The bill would restrict landlords from evicting tenants at the end of their leases. A landlord would have to allege some specific fault on the tenant’s part. A landlord’s wanting to raise the rent without risking a bogus racial or religious discrimination complaint wouldn’t be a good enough reason. Nor would a landlord’s simply disliking a tenant’s demeanor be good enough, though tenants would remain free to terminate their lease for not liking their landlord’s demeanor. While requiring landlords to be loyal to their tenants, the bill would not oblige tenants to be loyal to their landlords.
Such expropriation of rental housing is the real Democratic response to Connecticut’s housing shortage. The only way of alleviating the shortage is to build housing, and expropriation of landlords will discourage new rental housing. But getting more housing built is more controversial politically than demagoguing against landlords, so the Democrats choose demagoguery.
Their expropriation legislation shows that Democrats aren’t serious about “affordable” housing despite their defense of the controversial state law that limits use of municipal zoning against housing construction in towns that lack inexpensive housing. Despite the controversy, that law isn’t getting much housing built.
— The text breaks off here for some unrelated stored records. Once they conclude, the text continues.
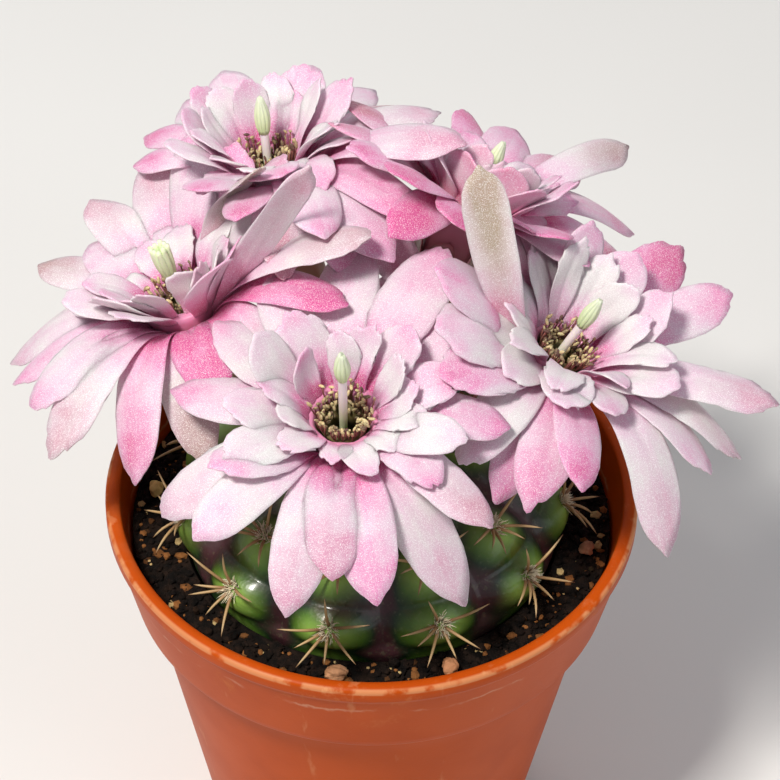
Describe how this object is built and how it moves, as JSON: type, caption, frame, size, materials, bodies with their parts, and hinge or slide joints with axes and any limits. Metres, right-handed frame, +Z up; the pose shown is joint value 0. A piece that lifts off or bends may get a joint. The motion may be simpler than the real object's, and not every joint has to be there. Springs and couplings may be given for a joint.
{
  "type": "flowering chin cactus in a nursery pot",
  "caption": "Chin cactus in full bloom in a round terracotta-coloured plastic nursery pot: low ribbed body with spiny chins and large pale pink flowers.",
  "frame": {"origin": "centre of the pot's underside, on the surface the pot stands on", "axes": "+Z up the pot's axis, -Y towards the viewer of the picture, +X to the viewer's right"},
  "size_m": [0.0926, 0.0778, 0.1038],
  "materials": {
    "pot_plastic": "satin",
    "soil": "rough",
    "grit": "rough",
    "cactus_skin": "satin",
    "petals": "satin",
    "stamens": "rough",
    "style": "satin"
  },
  "bodies": {
    "root": {"pot": "pot_plastic", "soil": "soil", "cactus_body": "cactus_skin", "grit_stone_1": "grit", "grit_stone_2": "grit", "grit_stone_3": "grit", "grit_stone_4": "grit", "flower_front": "petals", "flower_front_stamens": "stamens", "flower_front_style": "style", "flower_left": "petals", "flower_left_stamens": "stamens", "flower_left_style": "style", "flower_right": "petals", "flower_right_stamens": "stamens", "flower_right_style": "style", "flower_back_left": "petals", "flower_back_left_stamens": "stamens", "flower_back_left_style": "style", "flower_back_right": "petals", "flower_back_right_stamens": "stamens", "flower_back_right_style": "style"}
  },
  "joints": []
}
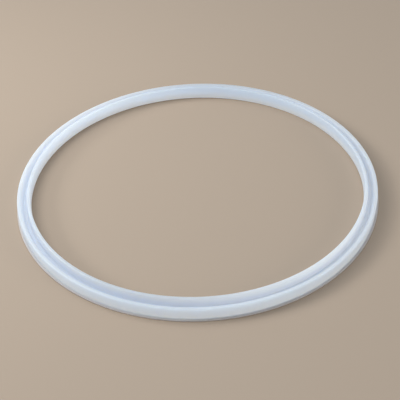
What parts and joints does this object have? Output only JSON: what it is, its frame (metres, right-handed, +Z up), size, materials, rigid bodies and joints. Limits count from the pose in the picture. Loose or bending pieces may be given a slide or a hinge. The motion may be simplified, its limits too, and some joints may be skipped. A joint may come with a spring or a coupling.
{
  "type": "pressure cooker sealing ring",
  "caption": "Closed silicone sealing ring with an upward groove between an outer rim and a taller inner lip, for the lid of a pressure cooker.",
  "frame": {"origin": "on the ring's axis, in the plane of the flat resting face under the ring", "axes": "+Z up along the ring's axis, out of the open groove; +X and +Y lie in the resting plane and are interchangeable, as the ring is a body of revolution"},
  "size_m": [0.24, 0.24, 0.01],
  "materials": {
    "silicone": "satin, milky translucent silicone rubber"
  },
  "bodies": {
    "root": {"sealing_ring": "silicone"}
  },
  "joints": []
}
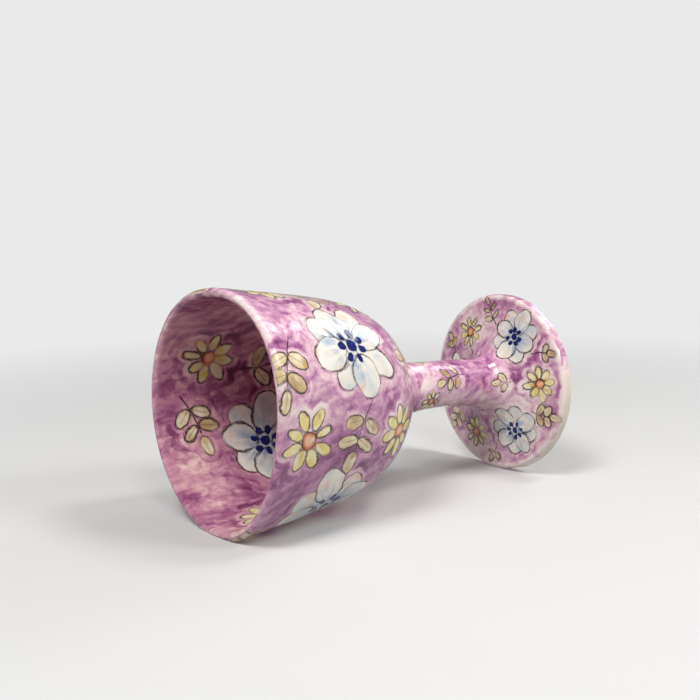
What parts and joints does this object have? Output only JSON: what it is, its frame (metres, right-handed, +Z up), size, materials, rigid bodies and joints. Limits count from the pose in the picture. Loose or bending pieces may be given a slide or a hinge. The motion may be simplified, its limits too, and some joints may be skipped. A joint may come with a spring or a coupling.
{
  "type": "stoneware goblet",
  "caption": "Hand-built glazed stoneware goblet: a deep round-bottomed bowl luted to a short waisted stem and a broad flared foot.",
  "frame": {"origin": "centre of the ring that the goblet stands on, in the plane of the table", "axes": "+Z up the goblet's axis towards the mouth; X and Y lie across the round foot"},
  "size_m": [0.086, 0.086, 0.15],
  "materials": {
    "clay": "fired stoneware, matt cream",
    "slip": "fired slip, matt",
    "bowl_outside_glaze": "clear gloss over brushed lilac wash and painted flowers",
    "bowl_inside_glaze": "clear gloss over brushed purple wash and painted flowers",
    "stem_glaze": "clear gloss over brushed lilac wash",
    "foot_glaze": "clear gloss over brushed lilac wash and painted flowers",
    "underfoot_glaze": "clear gloss over pale clay"
  },
  "bodies": {
    "root": {"bowl": "clay", "stem": "clay", "foot": "clay", "bowl_slip": "slip", "foot_slip": "slip", "bowl_outside_glaze": "bowl_outside_glaze", "bowl_inside_glaze": "bowl_inside_glaze", "stem_glaze": "stem_glaze", "foot_glaze": "foot_glaze", "underfoot_glaze": "underfoot_glaze"}
  },
  "joints": []
}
If Connecticut was serious about housing, the Housing Department would be directed to get aggressive — to condemn and acquire some of the hundreds of dilapidated or vacant former industrial and commercial properties around the state that are already connected to roads and utilities. The department would put the properties out to bid to developers for multi-family housing construction and exempt the projects from municipal zoning.
No pristine areas would be chewed up by new housing and no environmental damage would be done. Only blighted and under-used areas would be reclaimed.
Yes, getting new housing this way would be controversial too, since, while people say they want more housing in general, few want it near them, even if it would replace the ruins of a factory.
So instead Democrats propose to expropriate landlords, which will only pretend to address the housing shortage, and the shortage will worsen unless more people get fed up and move out of state, as is happening in California and Illinois.